Diskutiert hätte heute auch über den Artikel 23 des Grundgesetzes werden können, der den Ländern, vermittelt über den Bundesrat, durchaus ein Mitspracherecht in einigen Angelegenheiten gibt, über die vom Bund Entscheidungen gegenüber den europäischen Institutionen abgegeben werden. Allerdings sind im Artikel 23 des Grundgesetzes die Länderparlamente nicht expressis verbis genannt. Dass die Länder bei der Abstimmung im Bundesrat bisher nicht an die Entscheidungen ihrer Parlamente gebunden sind, ja sie nicht einmal beteiligen brauchen, wäre eine Diskussion wert gewesen.

Herr Ministerpräsident, Sie haben die CSU gelobt und gesagt: Ihr seid bei der Diskussion über die Rückholung von Gesetzgebungskompetenzen so weit vorn.
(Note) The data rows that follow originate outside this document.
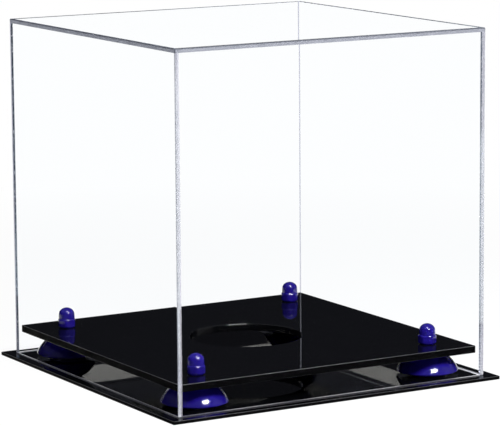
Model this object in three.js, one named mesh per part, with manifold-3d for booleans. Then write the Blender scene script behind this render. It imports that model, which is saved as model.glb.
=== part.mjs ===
import * as THREE from 'three';
import { mergeVertices } from 'three/addons/utils/BufferGeometryUtils.js';
import Module from 'manifold-3d';

// A display case for a bowling ball: a clear bonded cover over a black two-tier stand.
// Millimetres, +Z up, -Y the front. The origin is the middle of the base plate's underside.

// The clear cover, five sheets bonded edge to face
const COVER_WIDTH = 254;
const COVER_DEPTH = 254;
const COVER_HEIGHT = 254;
const SHEET_THICKNESS = 3.1;
const SHEET_EDGE_EASE = 0.35;

// The base plate, which shows as a margin around the cover
const BASE_MARGIN = 8.5;
const BASE_THICKNESS = 2.5;
const BASE_CORNER_RADIUS = 0.3;
const BASE_EDGE_EASE = 0.3;

// The raised platform, which fills the cover's inside with some play and so locates it
const PLATFORM_PLAY = 1.65;
const PLATFORM_THICKNESS = 5.3;
const PLATFORM_CORNER_RADIUS = 0.3;
const PLATFORM_EDGE_EASE = 0.4;
const SEAT_DIAMETER = 84;
const SEAT_EDGE_EASE = 0.6;

// The domed risers between the two plates, each the cap of a sphere with a brim over its foot
const RISER_DIAMETER = 45.6;
const RISER_HEIGHT = 16.5;
const RISER_TOP_DIAMETER = 18.5;
const RISER_BRIM_HEIGHT = 3;
const RISER_BRIM_EASE = 0.7;
const RISER_FOOT_DIAMETER = 28;
const RISER_SETBACK = 2.6;

// The flat-head screws that come up through the base
const SCREW_DIAMETER = 8;
const SCREW_HEAD_DIAMETER = 16;
const SCREW_HEAD_RIM = 0.4;
const SCREW_HEAD_CONE = 4;
const SCREW_HEAD_SINK = 0.2;
const SCREW_TIP_BEVEL = 1;
const SOCKET_ACROSS_FLATS = 5;
const SOCKET_DEPTH = 2.4;

// The cap nuts, whose walls are measured outwards from the bore
const NUT_FLAT_WALL = 2.2;
const NUT_DOME_FOOT_WALL = 1.5;
const NUT_DOME_SIDE_WALL = 1;
const NUT_FOOT_BEVEL = 0.3;
const NUT_HEX_HEIGHT = 7.1;
const NUT_HEIGHT = 15;
const NUT_CROWN_HEIGHT = 5;
const NUT_CROWN_WALL = 4;

// Clearances, and how far a cutting tool runs past what it cuts
const HOLE_PLAY = 0.4;
const SEAT_GAP = 0.3;
const TIP_PLAY = 0.6;
const CUT_OVERRUN = 1;

// How the cap nuts stood when they came tight, as the turn of one corner from +X in degrees
const NUT_TURNS = { front_left: 10, front_right: 30, back_left: 0, back_right: 47 };

// Facets
const RISER_SIDES = 36;
const RISER_BRIM_STEPS = 3;
const RISER_DOME_STEPS = 8;
const SCREW_SIDES = 24;
const NUT_SIDES = 30;
const NUT_CROWN_STEPS = 6;
const SEAT_SIDES = 60;
const CORNER_STEPS = 2;

// Sizes and places that follow from the values above
const coverInnerWidth = COVER_WIDTH - 2 * SHEET_THICKNESS;
const coverInnerDepth = COVER_DEPTH - 2 * SHEET_THICKNESS;
const wallHeight = COVER_HEIGHT - SHEET_THICKNESS;
const platformWidth = coverInnerWidth - 2 * PLATFORM_PLAY;
const platformDepth = coverInnerDepth - 2 * PLATFORM_PLAY;
const platformUnderside = BASE_THICKNESS + RISER_HEIGHT;
const platformTop = platformUnderside + PLATFORM_THICKNESS;
const riserRadius = RISER_DIAMETER / 2;
const fixingX = platformWidth / 2 - RISER_SETBACK - riserRadius;
const fixingY = platformDepth / 2 - RISER_SETBACK - riserRadius;
const screwRadius = SCREW_DIAMETER / 2;
const holeRadius = screwRadius + HOLE_PLAY;
const headRadius = SCREW_HEAD_DIAMETER / 2;
const headConeFoot = SCREW_HEAD_SINK + SCREW_HEAD_RIM;
const nutBoreRadius = screwRadius + SEAT_GAP;
const nutBoreDepth = NUT_HEIGHT - NUT_CROWN_WALL;
const screwTip = platformTop + nutBoreDepth - TIP_PLAY;

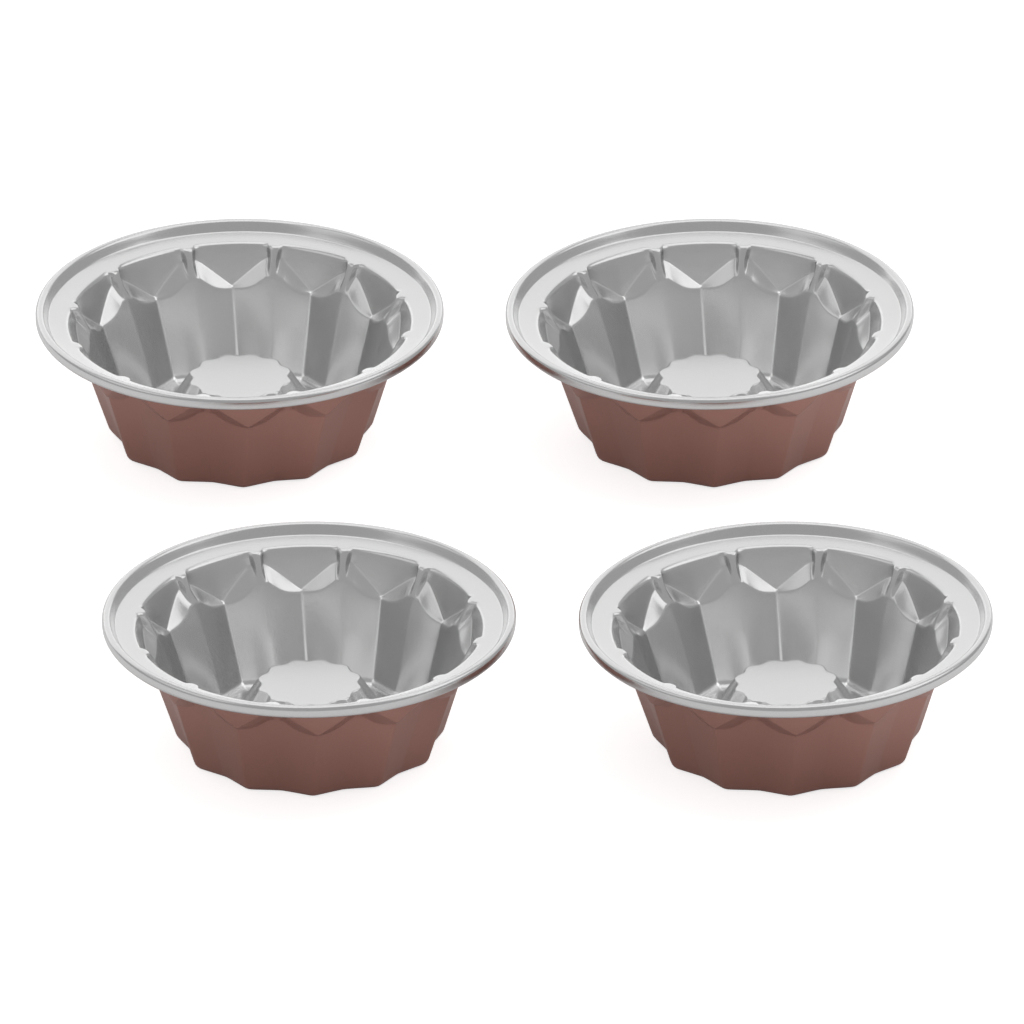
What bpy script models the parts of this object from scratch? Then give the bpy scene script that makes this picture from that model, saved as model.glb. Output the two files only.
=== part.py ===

Ich darf daran erinnern: Die Partei, die dieses Thema auf die Tagesordnung dieses Hauses gebracht hat, war nicht die CSU, sondern das war die SPD, indem Sie die EnqueteKommission zum Thema Föderalismus beantragt und genau diese Fragen aufgeworfen hat. Derzeit sitzen eine ganze Reihe von Leuten über der Arbeit, sich konkrete Antworten darauf zu überlegen und nicht ein Wischiwaschi, wie gerade Sie es heute abgeliefert haben.

(Beifall bei der SPD und der Frau Abgeordneten Gote (BÜNDNIS 90/DIE GRÜNEN))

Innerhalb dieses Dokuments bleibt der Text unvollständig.